Here’s an example of integrating both built-in and custom metrics into the Benchmark class:

Example:

from neurobench.metrics import Benchmark
from neurobench.postprocessors import ChooseMaxCount

# Define datasets and the model
model = Model()  # Replace with your model instance
test_set_loader = DataLoader()  # Replace with your DataLoader instance

# Define postprocessors (if applicable)
postprocessors = [ChooseMaxCount()]

# Define metrics
static_metrics = [ParameterCountMetric] # Replace with your custom static metric. Do not initialize the classes.
workload_metrics = [AccuracyMetric, MaximumLossMetric]  # Replace with your custom workload and accumulated metrics. Do not initialize the classes.

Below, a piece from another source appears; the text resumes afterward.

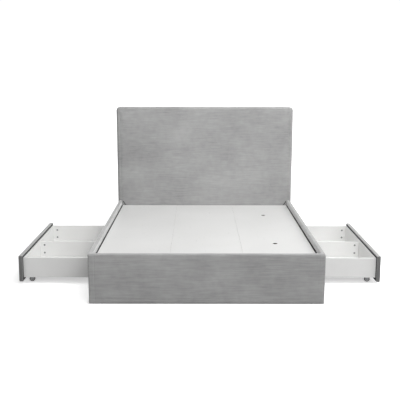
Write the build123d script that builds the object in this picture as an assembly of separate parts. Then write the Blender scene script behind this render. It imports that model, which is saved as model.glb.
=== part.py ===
from build123d import *

import os

# Upholstered queen-size platform bed with one castored storage drawer in each side.
# Axes: +X to the right when standing at the foot, +Y towards the headboard, +Z up.
# Origin: on the floor, in the middle of the bed's footprint with both drawers shut.
# Every size is in millimetres.

# ---------------------------------------------------------------- driving sizes

# mattress well
mattress_width = 1530
mattress_length = 2030
mattress_side_play = 7  # between the mattress and each side rail
mattress_end_play = 5  # between the mattress and the foot, and the headboard

# heights above the floor
glide_height = 3
rail_top = 342
deck_recess = 46  # how far the deck lies below the rail tops
head_top = 1210

# upholstered side rails
rail_board = 16
rail_wrap = 6  # wadding and fabric on each face
rail_edge_radius = 5

# upholstered foot panel
foot_board = 18
foot_padding = 8
foot_edge_radius = 11
foot_rise = 4  # how far the foot panel's padded top stands over the rails

# upholstered headboard
head_foam = 37
head_board = 18
head_frame = 19
head_lining = 3
head_overhang = 11  # how far the headboard stands out past each side rail
head_edge_radius = 24
head_corner_radius = 30
head_back_radius = 6
head_back_turn = 40  # width of fabric turned round on to the back
head_frame_width = 70

fabric = 3  # cover cloth with its backing

# slatless deck
deck_board = 15
deck_boards = 3
deck_side_gap = 8
deck_end_gap = 5
deck_seam = 0.6
finger_hole_diameter = 35
finger_hole_inset = 482  # from each end of the lift-out board
board_arris = 1.0  # softened edge of every laminated board

# timber that carries the deck
ledger_depth = 30
ledger_height = 40
bearer_width = 30
panel_board = 16  # centre panel and bulkheads
cover_lap = 2  # the cover's inner leg ends this far above the ledgers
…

# Create the Benchmark instance
benchmark = Benchmark(
    model=model,
    dataloader=test_set_loader,
    postprocessors=postprocessors,
    metrics=[static_metrics, workload_metrics]
)

# Run the benchmark
results = benchmark.run(verbose=True)

# Access results
print(results)

Summary of Custom Metrics

The following table summarizes the available metric types:

Metric Types
Metric Type	Base Class	Key Methods	Use Case
Static Metric	`StaticMetric`	`__call__`	Evaluate static properties of the model.
Workload Metric	`WorkloadMetric`	`__call__`	Averages over batched inference.
Accumulated Metric	`AccumulatedMetric`	`__call__`, `compute`, `reset`	Accumulates performance info over multiple batches.